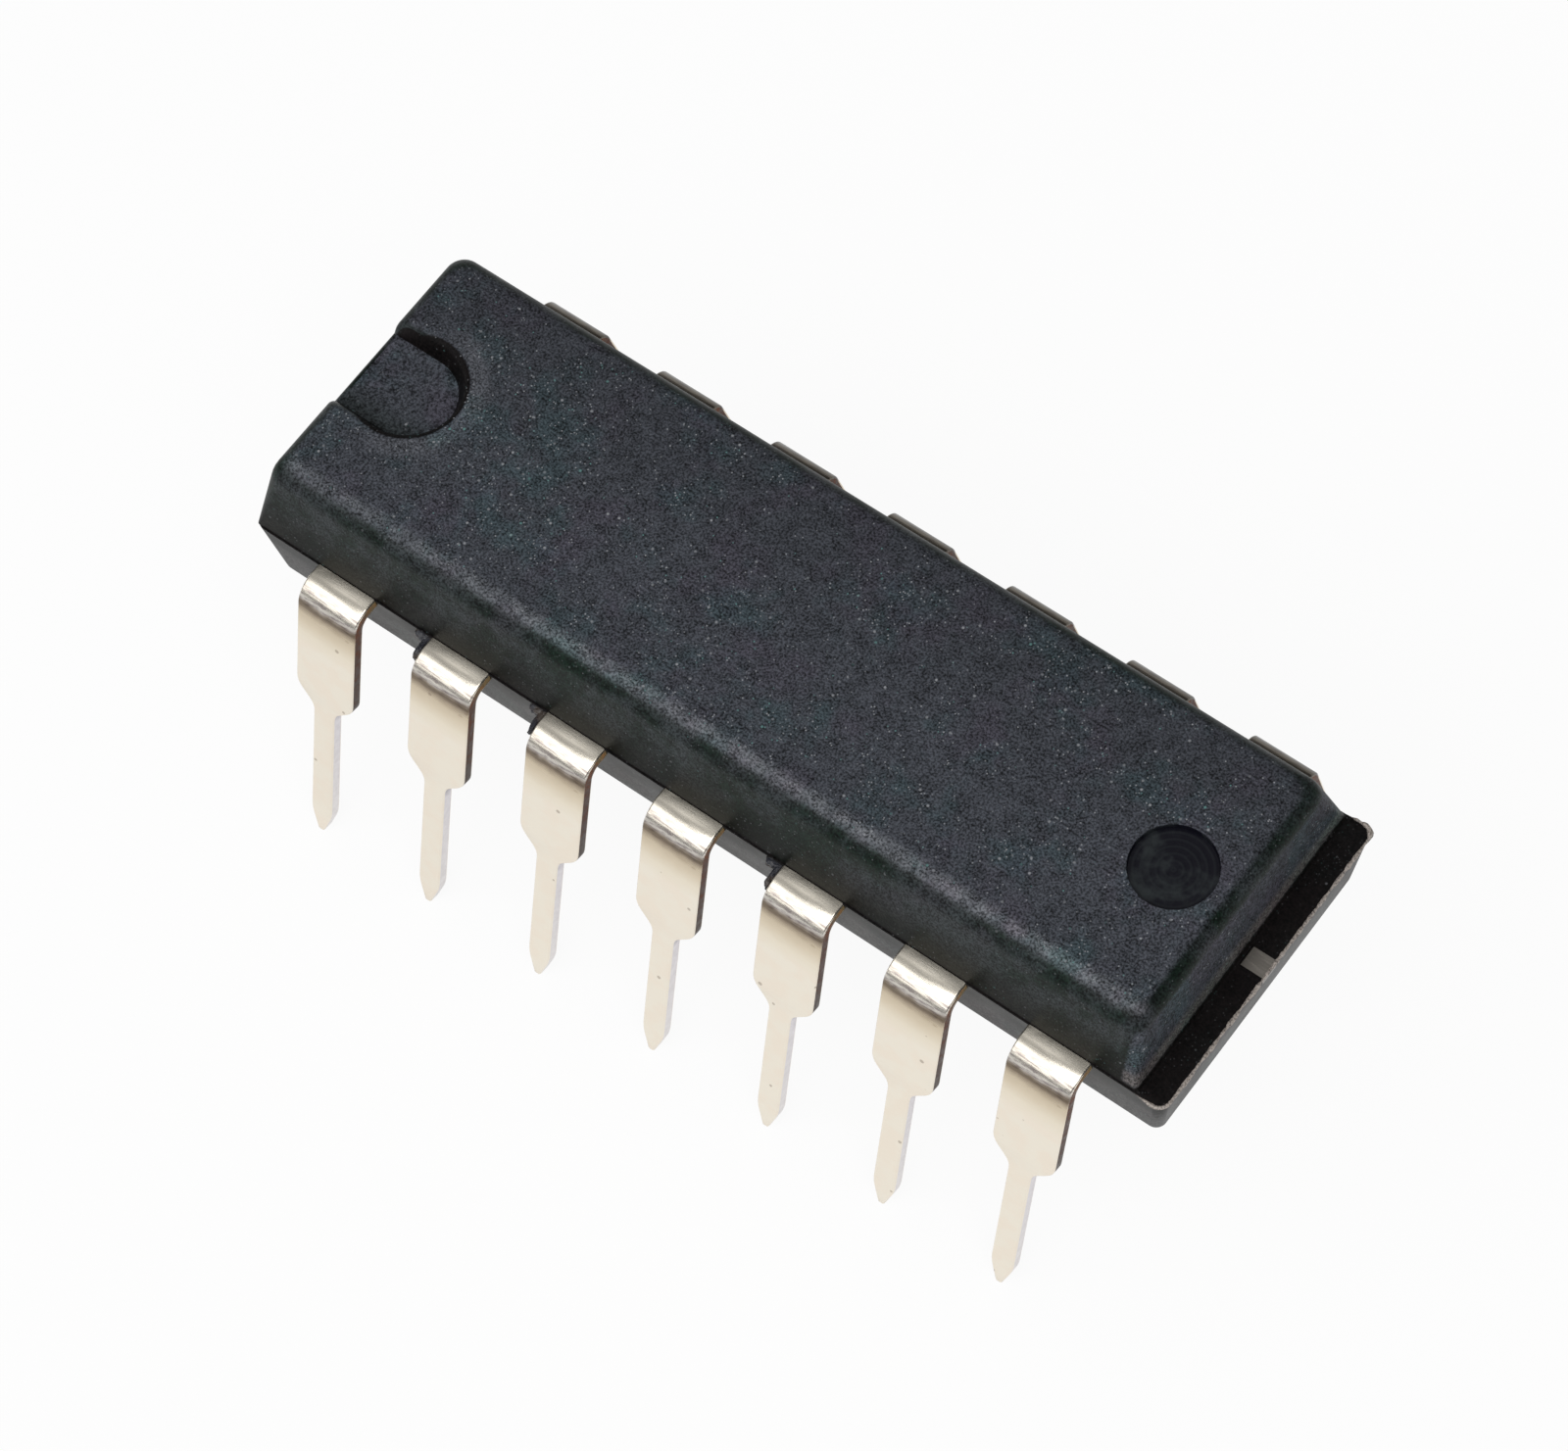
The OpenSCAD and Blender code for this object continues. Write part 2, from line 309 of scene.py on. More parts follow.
def softenRim(bm, material, width, segments):
    rim = [edge for edge in bm.edges if len(edge.link_faces) == 2
           and {face.material_index for face in edge.link_faces} == {resinSlot, material}]
    bmesh.ops.bevel(bm, geom=rim, offset=width * mm, offset_type="OFFSET", segments=segments,
                    profile=0.5, affect="EDGES", clamp_overlap=True, material=resinSlot)


flash = {
    "leads": (2, 3, 5),
    # size along, out from and down the body, and how far each lump is moved along and down, mm
    "lumps": (((0.34, 0.13, 0.2), (-0.02, 0.0)), ((0.14, 0.5, 0.34), (0.015, 0.02))),
    "rooted": 0.25,
    "ragged": 0.03,
    "seed": 4,                 # of the ragged outline
    "squareness": 5,           # 2 is an ellipsoid, more is nearer a block
    "outerTaper": 0.2,
    "endRadius": 0.042,        # thin ragged line along the parting line at the +X end
    "endReach": 0.55,
    "endPoints": 150,
    "endSides": 8,
    "cornerSteps": 6,
    "endSwell": (0.75, 0.7, 0.5),  # even part, long waves and short waves of its radius
    "endTaper": 6,             # points over which it thins out at both ends
}


# Small ragged scraps of resin, squeezed out beside three of the leads
def addFlash(bm):
    noise.seed_set(flash["seed"])
    power = flash["squareness"]
    for lead in flash["leads"]:
        for (along, out, down), (shift, drop) in flash["lumps"]:
            edge = (lead - leads["middle"]) * leads["pitch"] - leads["shoulderWidth"] / 2 + shift
            half = Vector((along, out + flash["rooted"], down)) / 2
            centre = Vector((edge - half.x, half.y - body["halfWidth"] - out,
                             parting - drop - half.z))
            for vert in bmesh.ops.create_icosphere(bm, subdivisions=4, radius=1)["verts"]:
                squared = sum(abs(c) ** power for c in vert.co) ** (1 / power)
                point = vert.co / squared
                push = noise.noise_vector(point * 1.7 + Vector((lead * 3, along * 9, 0)))
                push += noise.noise_vector(point * 4.1 + Vector((0, lead * 3, 0))) * 0.5
                outer = 0.5 - 0.5 * point.y
                point = Vector(a * b for a, b in zip(point, half))
                point *= 1 - flash["outerTaper"] * outer
                vert.co = (centre + point + push * flash["ragged"] * outer) * mm
                for face in vert.link_faces:
                    face.material_index = scrapSlot


# A thin uneven thread of resin along the parting line, round the longer end of the lower half
def addEndThread(bm):
    half, reach, corner = body["halfWidth"], flash["endReach"], body["bottomCorner"]
    last, sides, taper = flash["endPoints"] - 1, flash["endSides"], flash["endTaper"]
    even, longWaves, shortWaves = flash["endSwell"]
    path = [Vector((halfLength - reach, -half, 0)), Vector((halfLength - corner, -half, 0))]
    for k in range(1, flash["cornerSteps"] + 1):
        turn = pi / 2 * (k / flash["cornerSteps"] - 1)
        path.append(Vector((halfLength - corner + corner * cos(turn),
                            corner - half + corner * sin(turn), 0)))
    path += [Vector((p.x, -p.y, 0)) for p in reversed(path)]
    lengths = [(b - a).length for a, b in zip(path, path[1:])]
    rings = []
    for i in range(last + 1):
        left = sum(lengths) * i / last
        for k, length in enumerate(lengths):
            if left <= length or k == len(lengths) - 1:
                break
            left -= length
        along = (path[k + 1] - path[k]).normalized()
        spot = path[k] + along * left
        outward = Vector((along.y, -along.x, 0))
        wave = noise.noise(spot * 3.1), noise.noise(spot * 9.7 + Vector((0, 0, 5)))
        radius = flash["endRadius"] * (even + longWaves * wave[0] + shortWaves * wave[1])
        radius *= min(1, i / taper, (last - i) / taper) + 0.02
        middle = spot + outward * radius * 0.3
        middle.z = parting - 0.012 + 0.02 * wave[1]
        rings.append([bm.verts.new((middle + radius * (outward * cos(turn)
                                                       + Vector((0, 0, sin(turn))))) * mm)
                      for turn in (tau * k / sides for k in range(sides))])
    for before, after in zip(rings, rings[1:]):
        for k in range(sides):
            m = (k + 1) % sides
            bm.faces.new((before[k], before[m], after[m], after[k])).material_index = scrapSlot
    for cap in (rings[0][::-1], rings[-1]):
        bm.faces.new(cap).material_index = scrapSlot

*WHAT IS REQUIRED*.
Reproduce the material exactly, with every line intact.

*RESPONSE*.
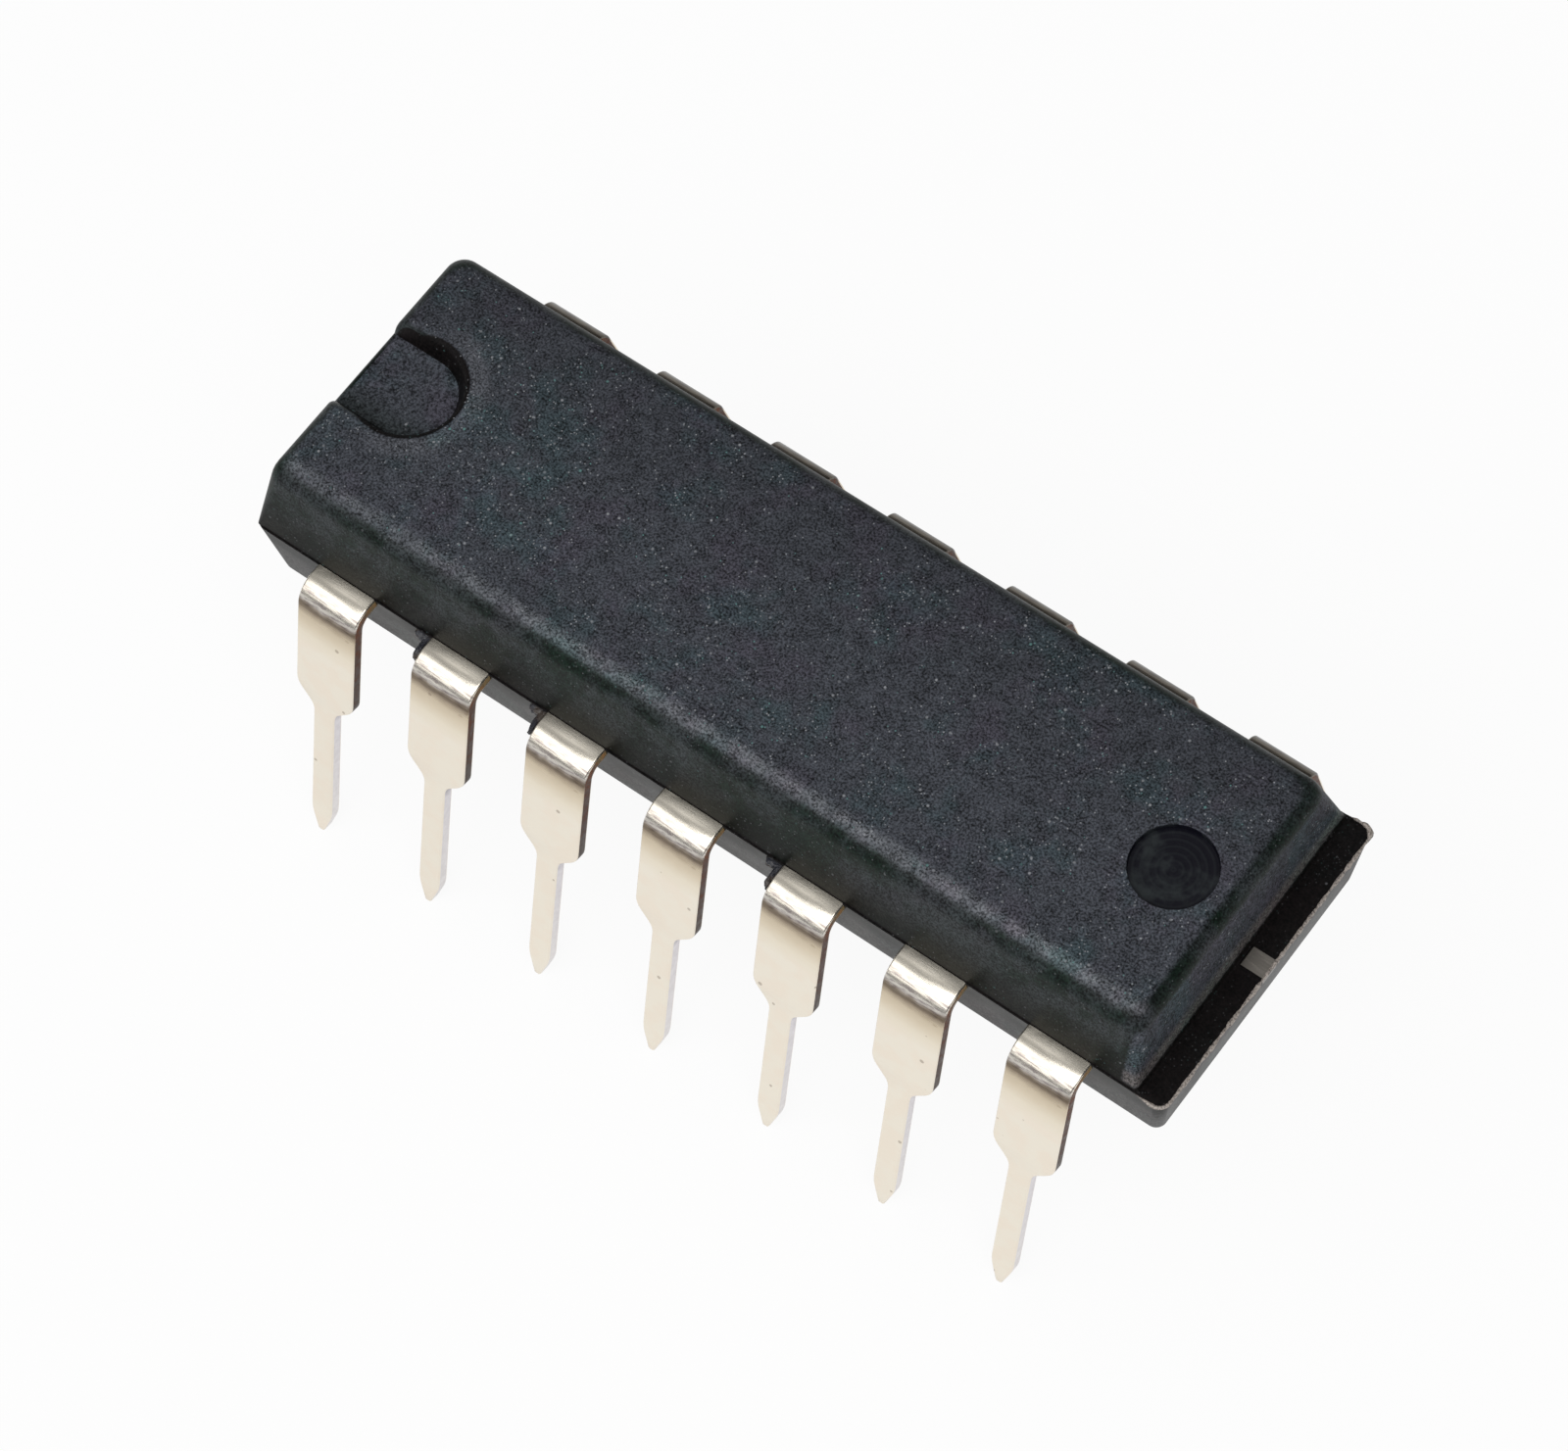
The OpenSCAD and Blender code for this object continues. Write part 2, from line 309 of scene.py on. More parts follow.
def softenRim(bm, material, width, segments):
    rim = [edge for edge in bm.edges if len(edge.link_faces) == 2
           and {face.material_index for face in edge.link_faces} == {resinSlot, material}]
    bmesh.ops.bevel(bm, geom=rim, offset=width * mm, offset_type="OFFSET", segments=segments,
                    profile=0.5, affect="EDGES", clamp_overlap=True, material=resinSlot)


flash = {
    "leads": (2, 3, 5),
    # size along, out from and down the body, and how far each lump is moved along and down, mm
    "lumps": (((0.34, 0.13, 0.2), (-0.02, 0.0)), ((0.14, 0.5, 0.34), (0.015, 0.02))),
    "rooted": 0.25,
    "ragged": 0.03,
    "seed": 4,                 # of the ragged outline
    "squareness": 5,           # 2 is an ellipsoid, more is nearer a block
    "outerTaper": 0.2,
    "endRadius": 0.042,        # thin ragged line along the parting line at the +X end
    "endReach": 0.55,
    "endPoints": 150,
    "endSides": 8,
    "cornerSteps": 6,
    "endSwell": (0.75, 0.7, 0.5),  # even part, long waves and short waves of its radius
    "endTaper": 6,             # points over which it thins out at both ends
}


# Small ragged scraps of resin, squeezed out beside three of the leads
def addFlash(bm):
    noise.seed_set(flash["seed"])
    power = flash["squareness"]
    for lead in flash["leads"]:
        for (along, out, down), (shift, drop) in flash["lumps"]:
            edge = (lead - leads["middle"]) * leads["pitch"] - leads["shoulderWidth"] / 2 + shift
            half = Vector((along, out + flash["rooted"], down)) / 2
            centre = Vector((edge - half.x, half.y - body["halfWidth"] - out,
                             parting - drop - half.z))
            for vert in bmesh.ops.create_icosphere(bm, subdivisions=4, radius=1)["verts"]:
                squared = sum(abs(c) ** power for c in vert.co) ** (1 / power)
                point = vert.co / squared
                push = noise.noise_vector(point * 1.7 + Vector((lead * 3, along * 9, 0)))
                push += noise.noise_vector(point * 4.1 + Vector((0, lead * 3, 0))) * 0.5
                outer = 0.5 - 0.5 * point.y
                point = Vector(a * b for a, b in zip(point, half))
                point *= 1 - flash["outerTaper"] * outer
                vert.co = (centre + point + push * flash["ragged"] * outer) * mm
                for face in vert.link_faces:
                    face.material_index = scrapSlot


# A thin uneven thread of resin along the parting line, round the longer end of the lower half
def addEndThread(bm):
    half, reach, corner = body["halfWidth"], flash["endReach"], body["bottomCorner"]
    last, sides, taper = flash["endPoints"] - 1, flash["endSides"], flash["endTaper"]
    even, longWaves, shortWaves = flash["endSwell"]
    path = [Vector((halfLength - reach, -half, 0)), Vector((halfLength - corner, -half, 0))]
    for k in range(1, flash["cornerSteps"] + 1):
        turn = pi / 2 * (k / flash["cornerSteps"] - 1)
        path.append(Vector((halfLength - corner + corner * cos(turn),
                            corner - half + corner * sin(turn), 0)))
    path += [Vector((p.x, -p.y, 0)) for p in reversed(path)]
    lengths = [(b - a).length for a, b in zip(path, path[1:])]
    rings = []
    for i in range(last + 1):
        left = sum(lengths) * i / last
        for k, length in enumerate(lengths):
            if left <= length or k == len(lengths) - 1:
                break
            left -= length
        along = (path[k + 1] - path[k]).normalized()
        spot = path[k] + along * left
        outward = Vector((along.y, -along.x, 0))
        wave = noise.noise(spot * 3.1), noise.noise(spot * 9.7 + Vector((0, 0, 5)))
        radius = flash["endRadius"] * (even + longWaves * wave[0] + shortWaves * wave[1])
        radius *= min(1, i / taper, (last - i) / taper) + 0.02
        middle = spot + outward * radius * 0.3
        middle.z = parting - 0.012 + 0.02 * wave[1]
        rings.append([bm.verts.new((middle + radius * (outward * cos(turn)
                                                       + Vector((0, 0, sin(turn))))) * mm)
                      for turn in (tau * k / sides for k in range(sides))])
    for before, after in zip(rings, rings[1:]):
        for k in range(sides):
            m = (k + 1) % sides
            bm.faces.new((before[k], before[m], after[m], after[k])).material_index = scrapSlot
    for cap in (rings[0][::-1], rings[-1]):
        bm.faces.new(cap).material_index = scrapSlot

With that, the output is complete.